A balanced description and evaluation of the two century old debate dealing with the origins of the Indo-Aryan speaking peoples of South Asia. [Bryant] presents both sides of the issue, that is the traditional western, linguistic and philological consensus of immigration from Central Asia, and the more recent Indian position that denies any immigration and that asserts an indigenous South Asian origin. He probes for loopholes on both sides....

===Indo-Aryan Controversy: Evidence and Inference in Indian History===

This book, edited by Edwin Bryant and Laurie Patton, contains a series of articles by proponents of the "Indigenous Aryans" position and scholars of the Indo-Aryan migration theory, with some alternative interpretations. According to Edwin Bryant, most of the evidence regarding the origin of Indo-Aryans is inconclusive and he is not convinced of the Indo-Aryan migrations theory, but he is also not convinced of an "Out-of-India position", since the support for it is not significant. He notes that the discovery of Indo-Aryan language family was foundational to the investigation of the origins of the Western civilization, and the relationship between the Indo-Aryan family and the remaining Indo-European languages must be established. However, he states: "... I find most of the evidence that has been marshalled to support the theory of Indo-Aryan migrations into the subcontinent to be inconclusive upon careful scrutiny, but on the other, I have not been convinced by an Out-of-India position, since there has been very little of significance offered so far in support of it."

In a review, Sanskrit linguist Stephanie W. Jamison likened the effort of the volume to calls to "teach the controversy" by the proponents of Intelligent Design. She states that the Indo-Aryan controversy is a "manufactured one" with a non-scholarly, religio-nationalistic attack on scholarly consensus and the editors (Bryant and Patton) have unwittingly provided it a gloss of intellectual legitimacy. The editors are not linguists, she contends, and they have accepted patently weak or false linguistic arguments. So their apparently even-handed assessment lacks merit and cannot be regarded as objective scholarship. Historian Sudeshna Guha concurs, saying that Bryant does not probe into the epistemology of evidence and hence perceives the opposing viewpoints unproblematic. On the contrary, she holds that the timing and renewed vigour of the indigenist arguments during the 1990s demonstrates unscholarly opportunism. Fosse and Deshpande's contributions to the volume provide a critical analysis of the historiography and the nationalist and colonial agendas behind it. She also holds Bryant's desire to present what he calls the views of "Indian scholars" for "reconstructing the religious and cultural history of their own country" as misleading because it patently ignores the views of historians of India who have done so since the beginning of the twentieth century.

===Translation of the Yoga Sutras and interpretation===
In 2007 Bryant completed a translation of the Yoga Sutras and their traditional commentaries.
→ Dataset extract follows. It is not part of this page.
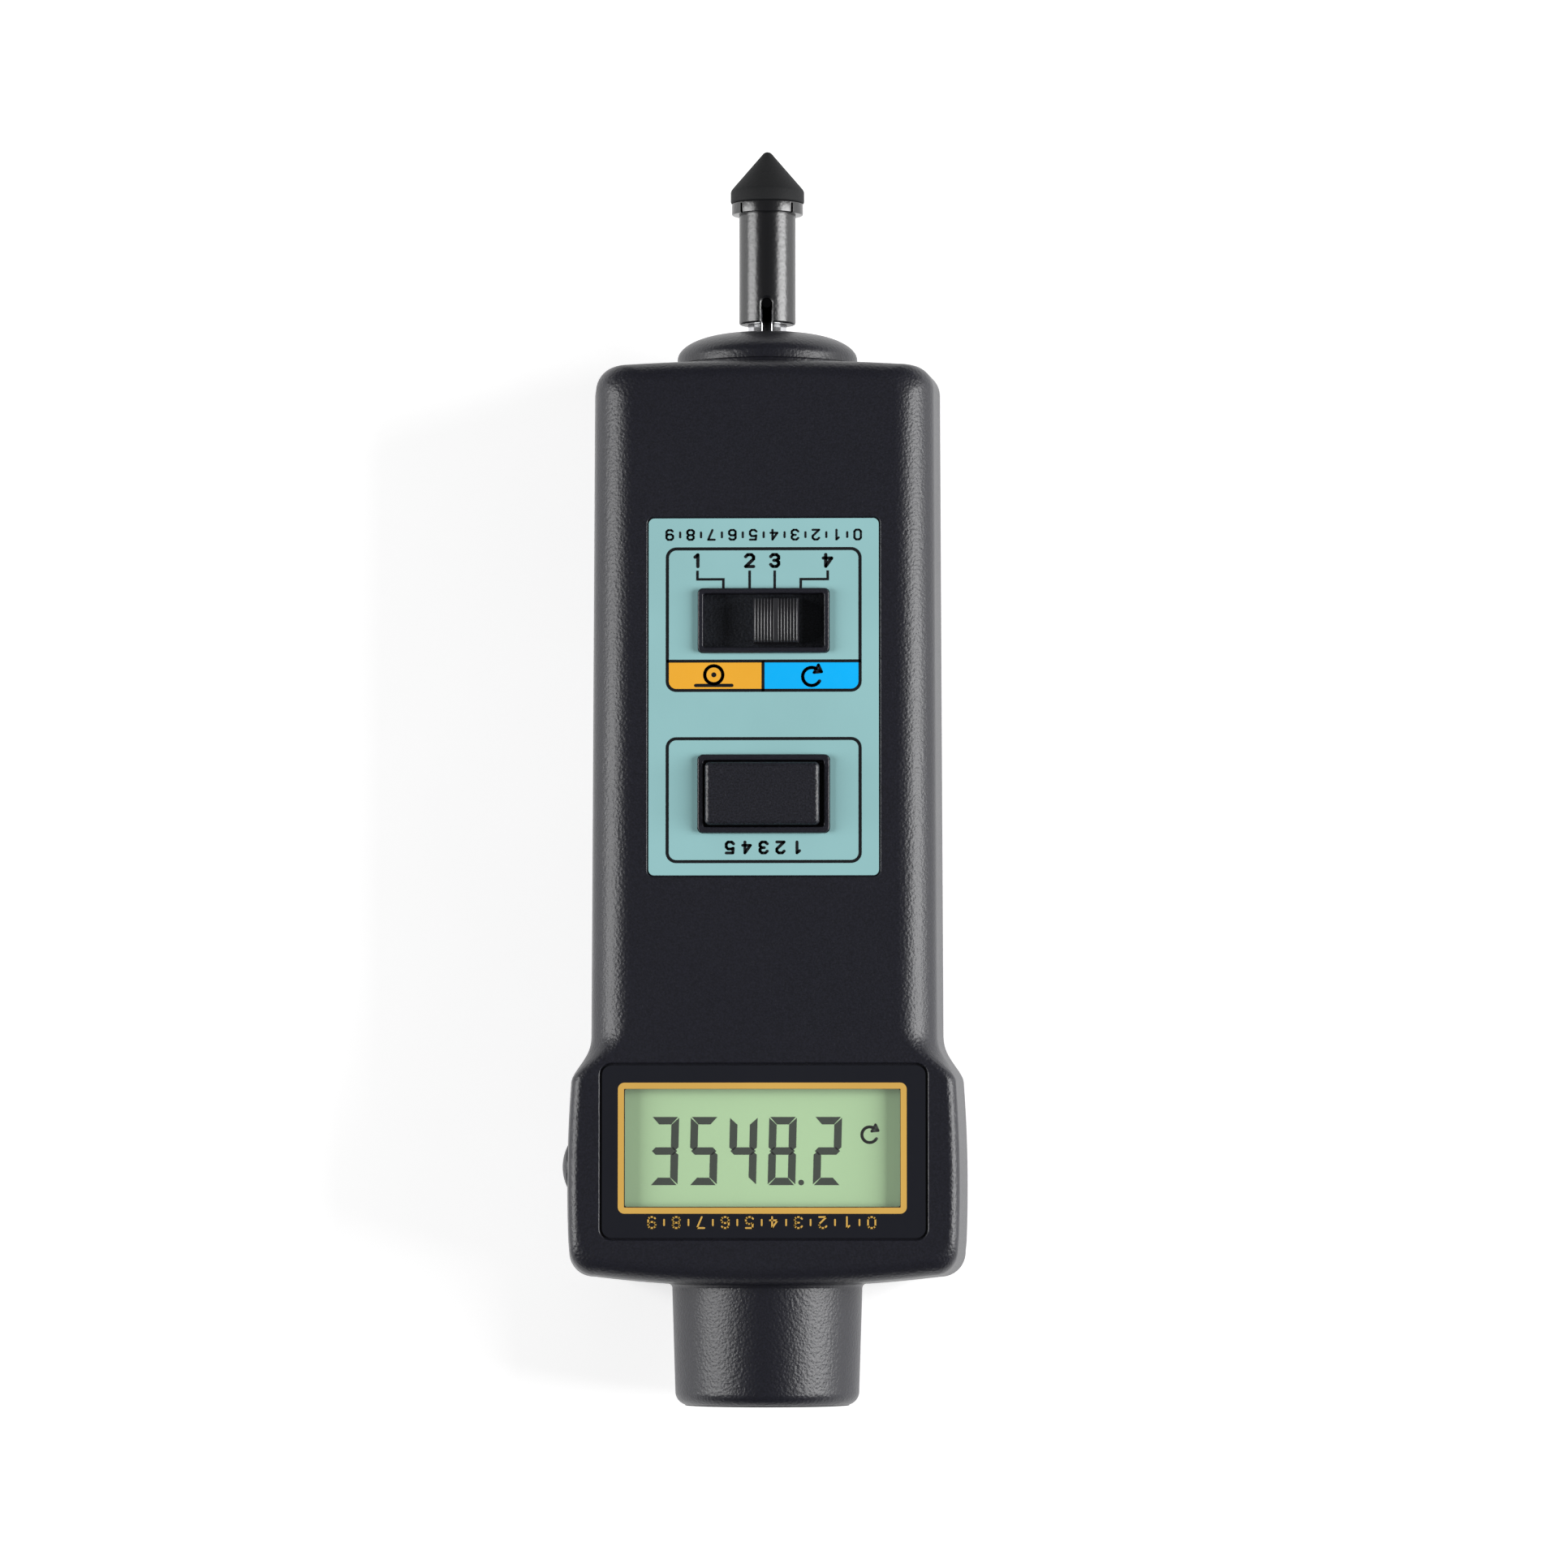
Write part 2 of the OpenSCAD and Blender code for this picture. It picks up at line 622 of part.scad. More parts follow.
module rear_case() {
    color([0.11, 0.11, 0.14]) difference() {
        union() {
            case_shell(-1, back_edge_r, head_edge_r + 1);
            for (p = CASE_SCREWS) rod_z(rear_boss_r, wall - fit, part_z, p[0], p[1]);
            slab(bay_w + 2 * bay_wall, bay_len + 2 * bay_wall, rail_z, bay_roof + bay_wall, 0, bay_y);
            cover_ledges();
            nose_saddle(rail_z, part_z);
            intersection() {
                nose_ring();
                slab(2 * nose_d, 2 * end_y, 0, part_z, 0, end_y);
            }
        }
        slab(bay_w, bay_len, -over, bay_roof, 0, bay_y);
        cover_channel();
        for (p = CASE_SCREWS) rod_z(case_screw_d / 2 + fit, -over, part_z + over, p[0], p[1]);
        for (p = CASE_SCREWS) rod_z(case_screw_head_d / 2 + fit, -over, case_screw_seat, p[0], p[1]);
        end_openings();
    }
}

// Ledges that hold the cover's tongues from inside, past the bay to the contact end
module cover_ledges()
    for (side = [-1, 1])
        slab(2 * bay_wall, end_y - bay_y1 - wall / 2, rail_z, rail_z + 2 * bay_wall,
            side * (bay_w / 2 + bay_wall), (end_y + bay_y1 - wall / 2) / 2);

// Channel that the cover slides in, open at the contact end
module cover_channel() {
    run = 2 * end_y;
    slab(cover_w + 2 * slide_fit, run, -over, rail_z, 0, cover_y0 - slide_fit + run / 2);
    slab(cover_w + 2 * tongue + 2 * slide_fit, run, cover_t - tongue_t - slide_fit, rail_z, 0,
        cover_y0 - slide_fit + run / 2);
}

module battery_cover() {
    run = end_y - cover_y0 + over;
    color([0.12, 0.12, 0.15]) difference() {
        intersection() {
            case_block(-1, back_edge_r, head_edge_r + 1);
            union() {
                slab(cover_w, run, -over, cover_t, 0, cover_y0 + run / 2);
                slab(cover_w + 2 * tongue, run, cover_t - tongue_t, cover_t, 0, cover_y0 + run / 2);
            }
        }
        for (i = [0:grip_grooves - 1])
            slab(cover_w * groove_len_share, groove_w, -over, groove_depth, 0,
                end_y - end_edge_r * 3 - 2 * groove_w * i);
    }
}

module label_plate() {
    color([0.59, 0.77, 0.78]) difference() {
        plate(label_w, label_len, window_r / 2, case_t - label_t, case_t, 0, label_y);
        plate(switch_frame_w + 2 * fit, switch_frame_h + 2 * fit, switch_rim, face_in, case_t + over,
            0, switch_y);
        plate(key_frame_w + 2 * fit, key_frame_h + 2 * fit, key_rim, face_in, case_t + over, 0, key_y);
    }
}

module display_window() {
    color([0.08, 0.08, 0.1]) plate(window_w, window_h, window_r, window_seat, window_seat + window_t, 0, window_y);
}

module lcd_glass() {
    color([0.69, 0.82, 0.64]) slab(lcd_w, lcd_h, lcd_z, face_in, view_x, view_y);
}

module lcd_frame() {
    color([0.85, 0.85, 0.82]) difference() {
        slab(frame_w, frame_h, board_top, face_in, view_x, view_y);
        slab(lcd_w + 2 * fit, lcd_h + 2 * fit, lcd_z, face_in + over, view_x, view_y);
        slab(lcd_w - 2 * lcd_ledge, lcd_h - 2 * lcd_ledge, board_top - over, lcd_z + over, view_x, view_y);
        boss_notches(board_top, face_in);
    }
}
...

The translation was published in 2009 by North Point Press as The Yoga Sūtras of Patañjali (with Insights from the Traditional Commentators). In his article History Repeats Itself (Yoga Journal, Nov 2001), the author adds that "Our modern world, more than any other epoch in human history, has universalized and idolized consumerism—the indulgence of the senses of the mind—as the highest goal of life." In yoga, that creates unwanted influences, where "Our vrittis, the turbulences of the mind born from desire, are out of control." Control and elimination of vrittis comprise significant portion of yoga practices and observances (yama and niyama) that culminates with nirodha, an arrested state of mind capable of one-pointedness. Otherwise, if unwanted vrittis are allowed to predominate, "We risk missing the whole point of the practice".

In the interview Inside the Yoga Tradition, Bryant describes some tenets of his interpretation of the Yoga Sutras of Patanjali, "I stress in my commentary that Patanjali is emphatic about the yamas and niyamas (vows and observances). We can't say that what he is teaching is applicable only to the time period in which he codified the Sutras or that they are only for Hindus living in India. Patanjali asserts that yamas and niyamas are great universal vows. He didn't have to further qualify them—universal means no exception whatsoever."

Discussing theistic overtones in Yoga Sutras of Patanjali and the practice of ishvara-pranidhana (commitment or surrender to God), David Gordon White points out in his The Yoga Sutra of Patanjali - A Biography, "Edwin Bryant, who, in his recent splendid commentary on the Yoga Sutra, notes that Vijnanabhiksu considered ishvara-pranidhana to refer to the practice of devotion to Krishna, the Lord of the Bhagavat Gita. Bryant clearly aligns himself with this interpretation of the term, reading ishvara-pranidhana as submission to a personal god and asserting that most yogis over the past two millennia have been associated with devotional sects." Similar view is expressed by a commentator of Yoga Sutras of Patanjali (1999), Baba Hari Dass, "Ishvara pranidhana (surrender to God) is a method of the devotional path (Bhakti Yoga)".